Sift the material for lines containing "this", and return them.

#### Information provided

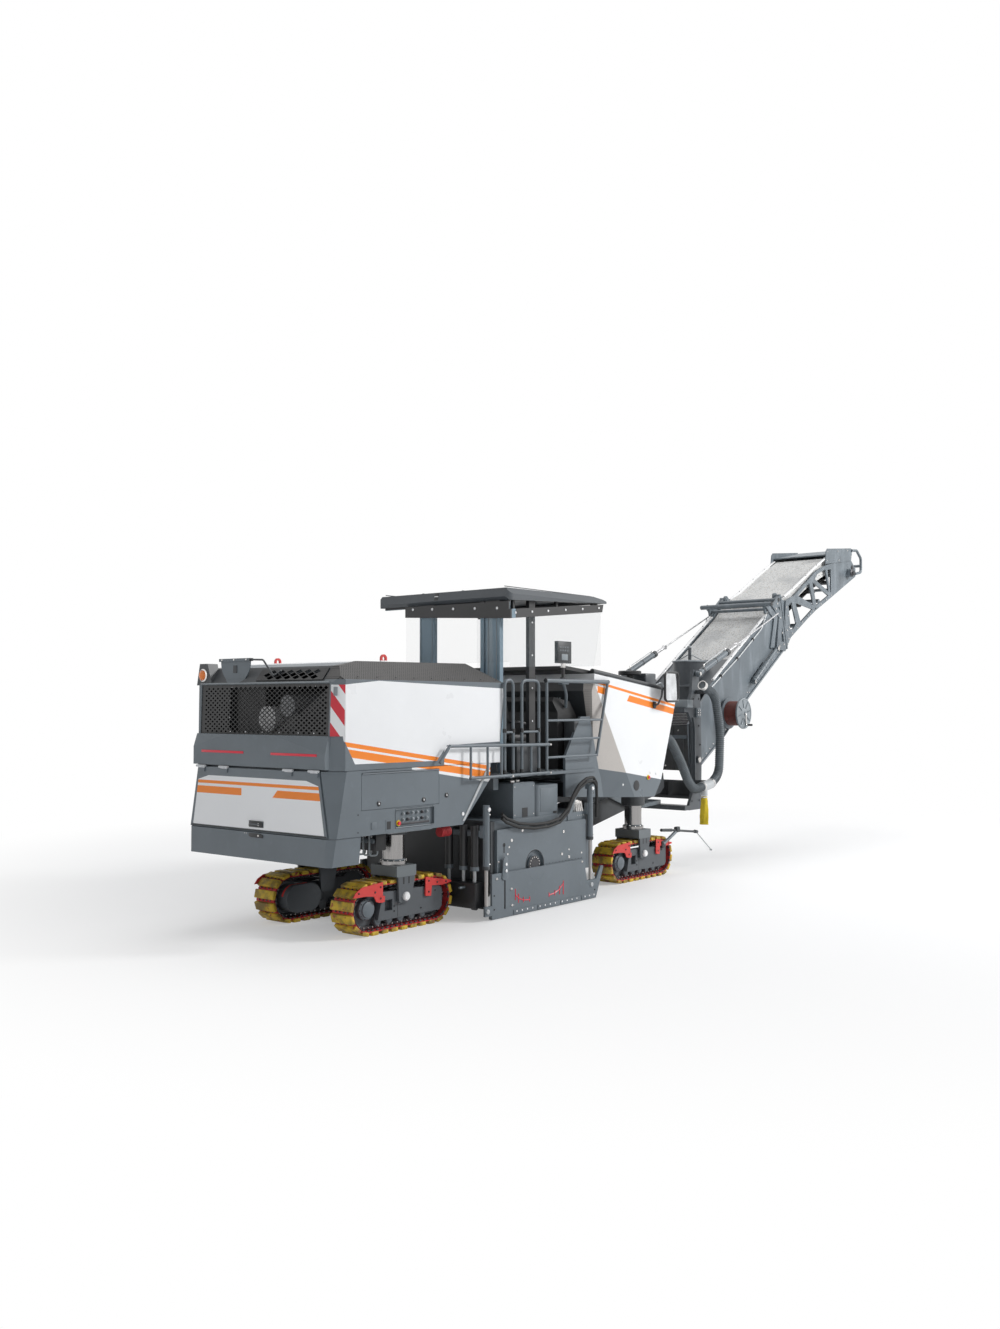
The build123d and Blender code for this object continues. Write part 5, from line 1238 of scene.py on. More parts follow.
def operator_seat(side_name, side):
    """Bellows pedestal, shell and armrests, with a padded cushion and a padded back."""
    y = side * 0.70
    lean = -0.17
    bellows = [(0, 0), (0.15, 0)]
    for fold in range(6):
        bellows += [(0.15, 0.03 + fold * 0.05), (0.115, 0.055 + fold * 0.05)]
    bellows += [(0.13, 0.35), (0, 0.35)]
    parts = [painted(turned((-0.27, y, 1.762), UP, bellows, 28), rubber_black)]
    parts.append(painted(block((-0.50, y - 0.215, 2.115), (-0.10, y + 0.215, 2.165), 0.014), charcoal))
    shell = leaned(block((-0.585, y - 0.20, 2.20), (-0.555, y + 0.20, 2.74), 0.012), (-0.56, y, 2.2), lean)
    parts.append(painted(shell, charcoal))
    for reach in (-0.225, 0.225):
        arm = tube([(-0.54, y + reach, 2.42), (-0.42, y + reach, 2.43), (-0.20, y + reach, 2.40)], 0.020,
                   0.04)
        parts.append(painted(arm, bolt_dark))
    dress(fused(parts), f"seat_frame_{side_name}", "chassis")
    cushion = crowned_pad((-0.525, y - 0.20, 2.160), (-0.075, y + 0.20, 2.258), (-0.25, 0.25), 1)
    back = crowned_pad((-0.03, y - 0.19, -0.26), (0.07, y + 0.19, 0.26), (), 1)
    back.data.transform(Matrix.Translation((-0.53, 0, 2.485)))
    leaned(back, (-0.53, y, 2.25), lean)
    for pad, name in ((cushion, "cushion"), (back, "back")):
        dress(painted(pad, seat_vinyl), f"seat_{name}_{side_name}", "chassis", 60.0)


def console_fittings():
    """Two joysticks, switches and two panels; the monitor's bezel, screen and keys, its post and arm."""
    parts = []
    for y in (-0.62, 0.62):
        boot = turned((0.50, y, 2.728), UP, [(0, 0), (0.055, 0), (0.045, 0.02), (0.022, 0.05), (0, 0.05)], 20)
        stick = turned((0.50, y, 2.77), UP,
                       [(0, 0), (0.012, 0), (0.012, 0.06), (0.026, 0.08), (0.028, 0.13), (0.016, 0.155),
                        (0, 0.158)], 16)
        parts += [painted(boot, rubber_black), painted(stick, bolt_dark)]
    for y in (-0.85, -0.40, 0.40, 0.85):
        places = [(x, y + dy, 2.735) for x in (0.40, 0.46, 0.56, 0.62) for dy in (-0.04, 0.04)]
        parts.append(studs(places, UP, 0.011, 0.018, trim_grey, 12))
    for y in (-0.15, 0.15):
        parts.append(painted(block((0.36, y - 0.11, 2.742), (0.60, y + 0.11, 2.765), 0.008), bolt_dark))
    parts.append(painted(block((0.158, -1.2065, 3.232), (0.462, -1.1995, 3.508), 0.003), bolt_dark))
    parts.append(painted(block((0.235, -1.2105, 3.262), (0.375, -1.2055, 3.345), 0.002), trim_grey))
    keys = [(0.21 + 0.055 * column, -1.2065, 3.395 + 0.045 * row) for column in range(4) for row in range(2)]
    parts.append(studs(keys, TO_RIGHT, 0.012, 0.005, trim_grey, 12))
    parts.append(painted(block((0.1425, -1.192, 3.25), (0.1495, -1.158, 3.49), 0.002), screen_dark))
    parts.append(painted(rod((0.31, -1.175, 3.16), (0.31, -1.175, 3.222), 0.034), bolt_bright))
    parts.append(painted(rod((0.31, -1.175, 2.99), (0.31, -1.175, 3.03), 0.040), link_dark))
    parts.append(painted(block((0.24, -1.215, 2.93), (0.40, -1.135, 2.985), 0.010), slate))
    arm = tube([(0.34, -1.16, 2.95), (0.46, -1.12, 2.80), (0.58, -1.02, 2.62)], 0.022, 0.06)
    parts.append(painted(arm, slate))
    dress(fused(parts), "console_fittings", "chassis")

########
#### Information provided

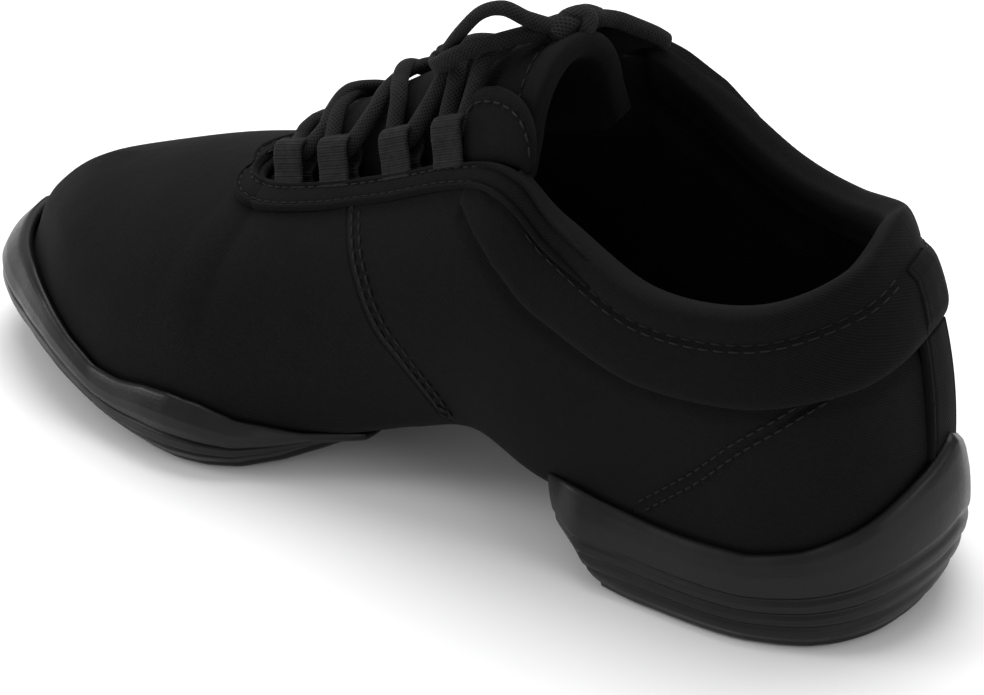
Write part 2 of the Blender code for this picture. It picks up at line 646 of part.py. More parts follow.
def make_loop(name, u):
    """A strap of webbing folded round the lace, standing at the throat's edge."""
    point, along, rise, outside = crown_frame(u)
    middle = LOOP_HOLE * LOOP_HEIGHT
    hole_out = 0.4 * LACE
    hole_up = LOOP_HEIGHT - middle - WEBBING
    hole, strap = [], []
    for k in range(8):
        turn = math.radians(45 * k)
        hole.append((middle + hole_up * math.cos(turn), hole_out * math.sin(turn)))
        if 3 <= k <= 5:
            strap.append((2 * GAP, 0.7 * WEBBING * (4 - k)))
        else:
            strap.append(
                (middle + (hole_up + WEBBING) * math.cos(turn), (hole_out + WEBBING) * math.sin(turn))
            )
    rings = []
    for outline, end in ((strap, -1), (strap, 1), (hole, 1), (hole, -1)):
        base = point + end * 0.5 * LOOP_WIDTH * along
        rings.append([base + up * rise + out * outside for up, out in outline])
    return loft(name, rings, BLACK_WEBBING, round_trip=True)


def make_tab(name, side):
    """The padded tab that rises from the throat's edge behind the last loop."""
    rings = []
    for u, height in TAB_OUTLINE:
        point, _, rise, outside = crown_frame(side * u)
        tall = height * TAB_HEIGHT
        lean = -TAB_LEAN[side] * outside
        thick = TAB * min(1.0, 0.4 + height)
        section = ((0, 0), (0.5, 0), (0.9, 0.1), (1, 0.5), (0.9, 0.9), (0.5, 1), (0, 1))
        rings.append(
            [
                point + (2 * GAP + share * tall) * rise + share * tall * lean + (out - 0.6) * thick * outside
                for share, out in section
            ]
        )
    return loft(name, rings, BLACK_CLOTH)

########

■ **Correct result**
The build123d and Blender code for this object continues. Write part 5, from line 1238 of scene.py on. More parts follow.
Write part 2 of the Blender code for this picture. It picks up at line 646 of part.py. More parts follow.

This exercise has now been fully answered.